As if to save the beer world from going completely soft, here comes the universally acclaimed Dos Equis “Most Interesting Man in the World” campaign, now in its seventh year of driving double-digit brand business growth. Its protagonist is the hands-down most masculine figure in all of beer advertising, arguably in all of advertising period. And aspirational? In a case of reality mimicing the advertising's voice-over copy, the real Michael Jordan actually asked to have his photograph taken alongside the most-interesting-man actor.
"He wouldn't be afraid to show his feminine side, if he had one." | "His blood smells like cologne." | "He's a lover not a fighter. But he's also a fighter, so don't get any ideas."
New-definition masculinity? Please.
The “most interesting man in the world” has been hailed in the advertising press for its break-through creativity, offbeat humor, and uniqueness in a sea of way-too-similar beer commercials. What these well-deserved accolades miss, however, is its greatest strategic strength, the true brilliance of the campaign: Traditional masculinity captured and celebrated with delightful flair.
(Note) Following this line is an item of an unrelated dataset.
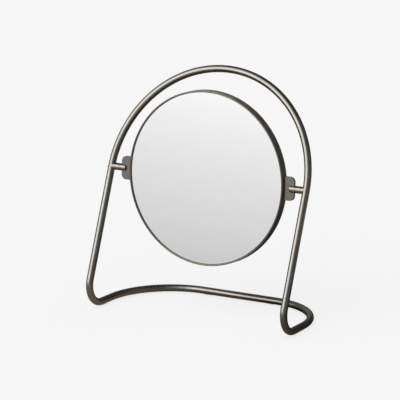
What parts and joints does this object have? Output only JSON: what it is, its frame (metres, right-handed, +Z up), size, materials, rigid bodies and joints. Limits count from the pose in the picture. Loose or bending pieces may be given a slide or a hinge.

The charming protagonist does the impossible, lives life so large no ordinary guy could possibly do likewise, is worshipped by everyday people, revered by world leaders, and at the end of each commercial, finds himself in the company of some remarkably beautiful, and very much adoring women.
Yup. Thirty seconds of traditional masculinity in the extreme.
And young men can't seem to get enough of it.
BoozeInsight: Guys can relate to, and delight in, a distinctive, interesting personal style, even if it’s not their own style, even if it’s not someone their own age.